Lorenz Luthi: Non-Alignment as an alternative vision to the superpower Cold War

U srijedu, 20. veljače 2019. na Europskom sveučilišnom institutu (EUI) u Firenci Lorenz Luthi (Fernand Braudel Fellow/McGill University) održat će predavanje o Nesvrstanima.

 

 

Numerous misconceptions about Non-Aligned Movement circulate to this day, mostly notably its conflation with Asian-African internationalism. This confusion mostly stems from the overlapping programs and memberships, but also from Nehru’s unsuccessful attempt to impose his rigid definition of non-alignment on the Asian-African Conference in Bandung in 1955. Moreover, the early Non-Aligned Movement endorsed Bandung’s Ten Principles at its 1st conference in Belgrade in 1961. In reality, Asian-African internationalism focuses on geography and anti-imperialism, and Non-Alignment was based on bloc-free status in the Cold War. Many participants from the Bandung Conference were automatically excluded from the sibling movement because they were aligned. By the 1960s, the two movements also ended up following opposite trajectories even if both had roots in Nehruvian thinking. Early in that decade, the often conflated siblings became vicious rivals for allegiance in the emerging Global South.
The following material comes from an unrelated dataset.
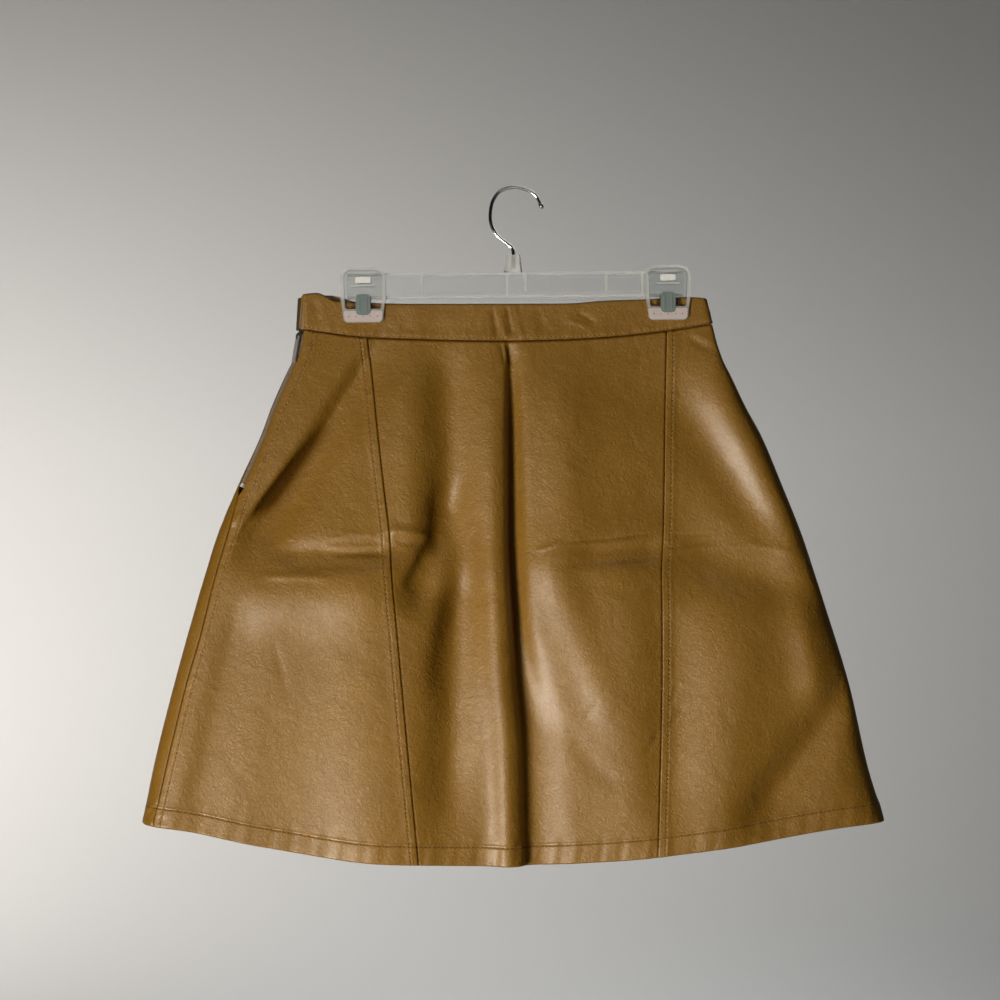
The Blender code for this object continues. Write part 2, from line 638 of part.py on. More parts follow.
def make_pull(pivot, metal):
    """The pull tab, its cross bar under the arch; its origin is on the bar's axis."""
    half, thick = PULL_WIDTH / 2.0, PULL_THICK / 2.0
    outline = rounded_rectangle(-half, half, -thick, PULL_LENGTH, thick)
    pull = prism_object("zip_pull", outline, -thick, thick, Matrix.Identity(4), metal)
    window = rectangle(-PULL_WINDOW_WIDTH / 2.0, PULL_WINDOW_WIDTH / 2.0, thick, PULL_WINDOW_END)
    tool = prism_object("window", window, -PULL_THICK, PULL_THICK, Matrix.Identity(4), metal)
    combine(pull, tool, "DIFFERENCE")
    pull.matrix_world = pivot


def smooth_route(points, step):
    """Points a step apart on a smooth curve through a route's own points."""
    route = np.array(points)
    before = np.vstack((2.0 * route[0] - route[1], route, 2.0 * route[-1] - route[-2]))
    dense = []
    for i in range(len(route) - 1):
        p0, p1, p2, p3 = before[i:i + 4]
        for t in np.linspace(0.0, 1.0, ROUTE_SAMPLES, endpoint=False):
            dense.append(0.5 * (2.0 * p1 + (p2 - p0) * t + (2.0 * p0 - 5.0 * p1 + 4.0 * p2 - p3) * t**2
                                + (3.0 * p1 - p0 - 3.0 * p2 + p3) * t**3))
    dense = np.array(dense + [route[-1]])
    arc = np.concatenate(([0.0], np.cumsum(np.linalg.norm(np.diff(dense, axis=0), axis=1))))
    marks = np.linspace(0.0, arc[-1], int(round(arc[-1] / step)) + 1)
    return np.stack([np.interp(marks, arc, dense[:, k]) for k in range(dense.shape[1])], axis=-1)


def make_hook(metal):
    """A bent wire that ends in a bead."""
    route = [(x, 0.0, z, WIRE_RADIUS) for x, z in smooth_route(HOOK_ROUTE, WIRE_STEP)]
    end, before = Vector(route[-1][:3]), Vector(route[-2][:3])
    onward = (end - before).normalized()
    start_angle = math.asin(WIRE_RADIUS / BEAD_RADIUS)
    for angle in np.linspace(start_angle, BEAD_END_ANGLE, BEAD_STEPS + 1)[1:]:
        centre = end + onward * BEAD_RADIUS * (1.0 - math.cos(angle))
        route.append((*centre, BEAD_RADIUS * math.sin(angle)))
    curve = bpy.data.curves.new("hanger_hook", "CURVE")
    curve.dimensions = "3D"
    curve.bevel_depth = 1.0
    curve.bevel_resolution = 3
    curve.use_fill_caps = True
    spline = curve.splines.new("POLY")
    spline.points.add(len(route) - 1)
    for point, (x, y, z, radius) in zip(spline.points, route):
        point.co = (x, y, z, 1.0)
        point.radius = radius
    curve.materials.append(metal)
    hook = bpy.data.objects.new("hanger_hook", curve)
    bpy.context.collection.objects.link(hook)


def bar_frame():
    """Frame of the bar: x along it, y up, z towards the face, its centre at the bar's centre."""
    tilt = Matrix.Rotation(-BAR_TILT, 4, "Y")
    upright = Matrix(((1, 0, 0, 0), (0, 0, -1, 0), (0, 1, 0, 0), (0, 0, 0, 1)))
    centre_z = -(BAR_TOP_DROP + BAR_HEIGHT / 2.0)
    return Matrix.Translation((BAR_CENTRE_X, 0.0, centre_z)) @ tilt @ upright


def make_bar(plastic):
    """An I-shaped bar with ribs, and the neck that holds the hook."""
    frame = bar_frame()
    half_height = BAR_HEIGHT / 2.0
    flange = BAR_DEPTH / 2.0
    web = WEB_DEPTH / 2.0
    inside = half_height - FLANGE_HEIGHT
    profile = [
        (flange, half_height), (-flange, half_height), (-flange, inside), (-web, inside),
        (-web, -inside), (-flange, -inside), (-flange, -half_height), (flange, -half_height),
        (flange, -inside), (web, -inside), (web, inside), (flange, inside),
    ]
    end_frame = frame @ Matrix(((0, 0, 1, 0), (0, 1, 0, 0), (1, 0, 0, 0), (0, 0, 0, 1)))
    bar = prism_object("hanger_bar", profile, -BAR_HALF_LENGTH, BAR_HALF_LENGTH, end_frame, plastic,
                       smooth=False)
    overlap = FLANGE_HEIGHT / 2.0
    for place in RIB_PLACES:
        rib = rectangle(place - RIB_WIDTH / 2.0, place + RIB_WIDTH / 2.0,
                        -inside - overlap, inside + overlap)
        reach = flange - GAP
        tool = prism_object("rib", rib, -reach, reach, frame, plastic, smooth=False)
        combine(bar, tool, "UNION")
    neck = bpy.data.meshes.new("neck")
    shape = bmesh.new()
    bmesh.ops.create_cone(shape, cap_ends=True, segments=NECK_SIDES, radius1=NECK_FOOT_RADIUS,
                          radius2=NECK_TOP_RADIUS, depth=NECK_HEIGHT + overlap)
    squash = Matrix.Diagonal((1.0, flange / NECK_FOOT_RADIUS, 1.0, 1.0))
    middle_z = -BAR_TOP_DROP + (NECK_HEIGHT - overlap) / 2.0
    shape.transform(Matrix.Translation((HOOK_ROUTE[0][0], 0.0, middle_z)) @ squash)
    shape.to_mesh(neck)
    shape.free()
    combine(bar, finish_object("neck", neck, plastic), "UNION")
    bore = bpy.data.meshes.new("bore")
    shape = bmesh.new()
    bmesh.ops.create_cone(shape, cap_ends=True, segments=NECK_SIDES, radius1=WIRE_RADIUS + GAP,
                          radius2=WIRE_RADIUS + GAP, depth=BORE_LENGTH)
    bottom = HOOK_ROUTE[0][1] - GAP
    shape.transform(Matrix.Translation((HOOK_ROUTE[0][0], 0.0, bottom + BORE_LENGTH / 2.0)))
    shape.to_mesh(bore)
    shape.free()
    combine(bar, finish_object("bore", bore, plastic), "DIFFERENCE")


def make_clip(side, plastic, steel):
    """Two jaws that stand on the bar's faces and the band's, and the strap that closes them."""
    frame = bar_frame()
    place = CLIP_PLACES[side] - BAR_CENTRE_X
    top = BAR_HEIGHT / 2.0 + CLIP_RISE_OVER_BAR
    outline = rounded_rectangle(place - JAW_WIDTH / 2.0, place + JAW_WIDTH / 2.0,
                                top - JAW_HEIGHT, top, JAW_CORNER)
    inner_face = BAR_DEPTH / 2.0 + GAP
    outer_face = inner_face + JAW_THICK
    strap_top = -BAR_HEIGHT / 2.0 - GAP
    half_strap = STRAP_WIDTH / 2.0
    for name, low, high in (("front", inner_face, outer_face), ("back", -outer_face, -inner_face)):
        jaw = prism_object(f"clip_{side}_{name}_jaw", outline, low, high, frame, plastic)
        slot = rectangle(place - half_strap - GAP, place + half_strap + GAP,
                         strap_top - STRAP_THICK - STRAP_CORNER, strap_top + GAP)
        tool = prism_object("slot", slot, low - JAW_THICK, high + JAW_THICK, frame, plastic, smooth=False)
        combine(jaw, tool, "DIFFERENCE")
    out = outer_face + GAP + STRAP_THICK
    inside = outer_face + GAP
    low = strap_top - STRAP_DROP
    corner = STRAP_CORNER
    bend = strap_top - corner - STRAP_THICK / 2.0
    strap = [
        (-out, low), (-out, strap_top - corner), (-out + corner, strap_top),
        (out - corner, strap_top), (out, strap_top - corner), (out, low),
        (inside, low), (inside, bend), (inside - corner / 2.0, strap_top - STRAP_THICK),
        (-inside + corner / 2.0, strap_top - STRAP_THICK), (-inside, bend), (-inside, low),
    ]
    end_frame = frame @ Matrix(((0, 0, 1, 0), (0, 1, 0, 0), (1, 0, 0, 0), (0, 0, 0, 1)))
    prism_object(f"clip_{side}_spring", strap, place - half_strap, place + half_strap, end_frame, steel,
                 smooth=False)


def main():
    clear_scene()
    leather = make_material("tan_leather", (0.27, 0.135, 0.035), 0.42)
    steel = make_material("steel", (0.45, 0.46, 0.47), 0.30, metallic=1.0)
    chrome = make_material("chrome_wire", (0.75, 0.76, 0.78), 0.12, metallic=1.0)
    teeth = make_material("zip_teeth", (0.22, 0.17, 0.12), 0.45, metallic=0.6)
    plastic = make_material("clear_plastic", (0.86, 0.88, 0.88), 0.12, alpha=0.35)

    spans = {"front_left": left_panel_span, "front_centre": centre_panel_span,
             "front_right": right_panel_span, "back": back_panel_span}
    for side, span in spans.items():
        cloth_wall(f"{side}_panel", skirt_drop, span, panel_levels(), PANEL_COLUMNS[side], leather)
    cloth_wall("waistband", band_drop, band_span, np.linspace(0.0, 1.0, BAND_ROWS), BAND_COLUMNS,
               leather, proud=BAND_PROUD, wall=BAND_WALL)
    make_zip(steel, teeth)
    make_hook(chrome)
    make_bar(plastic)
    for side in CLIP_PLACES:
        make_clip(side, plastic, steel)


main()
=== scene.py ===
"""Looks of a tan leather mini skirt with a side zip, on a clear clip hanger with a wire hook.

Metres, +Z up, the skirt's face towards -Y, the origin under the hook's top. A drop is a height below
the origin. The cloth is a flattened tube: turn 0 is its left edge, turn pi its right edge, and between
them it runs over the face, then back behind. The tables of the tube, its seams and the back's folds are
the solids' own. The face's folds follow the solids' plan with depths of their own, which differ by
1.5 mm on average and 9 mm at most.
"""
import json
import math
from collections import namedtuple

import bmesh
import bpy
import numpy as np
from mathutils import Matrix, Vector

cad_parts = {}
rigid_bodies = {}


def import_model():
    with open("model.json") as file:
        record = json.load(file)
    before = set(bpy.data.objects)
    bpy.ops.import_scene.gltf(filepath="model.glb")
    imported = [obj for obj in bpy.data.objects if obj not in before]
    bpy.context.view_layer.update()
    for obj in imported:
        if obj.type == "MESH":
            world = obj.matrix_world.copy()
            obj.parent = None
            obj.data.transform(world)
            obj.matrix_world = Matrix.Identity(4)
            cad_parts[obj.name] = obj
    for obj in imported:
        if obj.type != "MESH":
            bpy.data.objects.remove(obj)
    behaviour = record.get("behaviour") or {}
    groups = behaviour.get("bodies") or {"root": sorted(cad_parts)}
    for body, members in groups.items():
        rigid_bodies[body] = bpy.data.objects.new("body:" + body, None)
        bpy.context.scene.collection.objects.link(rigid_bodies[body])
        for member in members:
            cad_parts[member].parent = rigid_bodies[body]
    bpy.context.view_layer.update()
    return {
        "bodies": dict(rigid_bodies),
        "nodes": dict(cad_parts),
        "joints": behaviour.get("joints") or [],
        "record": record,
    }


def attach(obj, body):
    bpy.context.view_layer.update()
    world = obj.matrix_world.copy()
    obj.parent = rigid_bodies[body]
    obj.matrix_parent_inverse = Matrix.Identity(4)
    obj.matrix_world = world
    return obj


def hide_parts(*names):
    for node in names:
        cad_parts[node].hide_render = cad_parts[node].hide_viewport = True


# ---------------------------------------------------------------- the cloth's sizes and folds
WALL = 0.0015
BAND_WALL = 0.0024
BAND_PROUD = 0.0008
BAND_FACE_END = 0.0035
BAND_BACK_END = 0.0010
SEAM_GAP = 0.0003
RING_SAMPLES = 2400
RING_OVERRUN = 0.8
SMALL_STEP = 1e-4
EDGE_FADE_POWER = 18
FOLD_END = 0.28
BACK_HEM_LIFT = 0.0025
RIGHT_SEAM_INSET = 0.012


def table(kind, rows, plain=()):
    """Named rows in metres from rows in millimetres. The plain columns have no unit."""
    def metres(name, value):
        return value if name in plain else round(value / 1000.0, 7)
    return [kind(*(metres(*pair) for pair in zip(kind._fields, row))) for row in rows]


Section = namedtuple("Section", "drop left right front behind edge_radius")
SECTIONS = table(Section, (
    (86, -186.2, 165.5, 3.2, 3.2, 3),
    (119, -188.5, 173.8, 3.2, 3.2, 3),
    (134, -189.5, 177.5, 4.5, 4.2, 4),
    (150, -194, 183, 6.5, 5.5, 5.5),
    (163, -200, 189.5, 8.2, 6.5, 6),
    (190, -212, 202.4, 11, 8, 6),
    (216, -221.6, 216.5, 13, 9.2, 7.2),
    (260, -241.8, 235, 15.2, 10.8, 8.6),
    (304, -260, 252.5, 17.2, 12, 9.6),
    (337, -270.3, 263.4, 20, 12.8, 10.4),
    (365, -278.6, 272.4, 20.8, 13.5, 11),
    (435, -298, 293.8, 22.2, 14.8, 12),
    (505, -315.4, 309.6, 24, 15.8, 12.8),
    (557, -325.5, 325.5, 25, 16.5, 13.2),
    (610, -335, 340, 26, 17, 13.5),
))
Level = namedtuple("Level", "across drop")
WAIST_SEAM = table(Level, (
    (-1, 122.5), (-0.65, 130.3), (0, 133.3), (0.2, 132.6), (0.44, 130.5), (0.76, 124.6), (1, 118),
), plain=("across",))
BAND_TOP_FRONT = table(Level, (
    (-1, 92.5), (-0.92, 91.2), (-0.82, 98.5), (-0.7, 99.5), (-0.5, 100.7), (0.3, 100.5), (0.5, 98),
    (0.7, 96.8), (0.92, 94.8), (1, 95.5),
), plain=("across",))
BAND_TOP_BACK = table(Level, (
    (-1, 93), (-0.85, 93.2), (-0.7, 99.5), (0, 101.2), (0.7, 97.5), (1, 95.5),
), plain=("across",))
HEM = table(Level, (
    (-1, 555.4), (-0.88, 560), (-0.66, 573.8), (-0.34, 587.4), (0, 590), (0.24, 586), (0.55, 574.3),
    (0.88, 556.8), (1, 552.8),
), plain=("across",))
Seam = namedtuple("Seam", "drop side left right")
SEAMS = table(Seam, (
    (118, -187.2, -129.2, 133.6),
    (134, -188, -127.8, 133.4),
    (163, -198.2, -124.4, 132.8),
    (190, -210.1, -121.5, 132.4),
    (216, -219.6, -118.6, 131.9),
    (262, -238.6, -113.3, 131.2),
    (300, -248.7, -108.6, 130.4),
    (339, -260.1, -105.9, 128.4),
    (395, -274, -100.7, 128.8),
    (428, -283.8, -97.7, 128.7),
    (483, -297.3, -92.6, 127.6),
    (540, -310.4, -87.2, 125.9),
    (610, -325.5, -80.5, 123.5),
))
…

But after the demise of Asian-African internationalism, the Non-Aligned Movement remained internally split, and then tended to tilt towards the Socialist Camp during the June War in 1967 and the Indochina conflict in the early 1970s. Eventually, the national interests of India and Egypt, which both had lost their Non-Aligned founding fathers Nehru and Nasser, respectively, undermined the movement even more.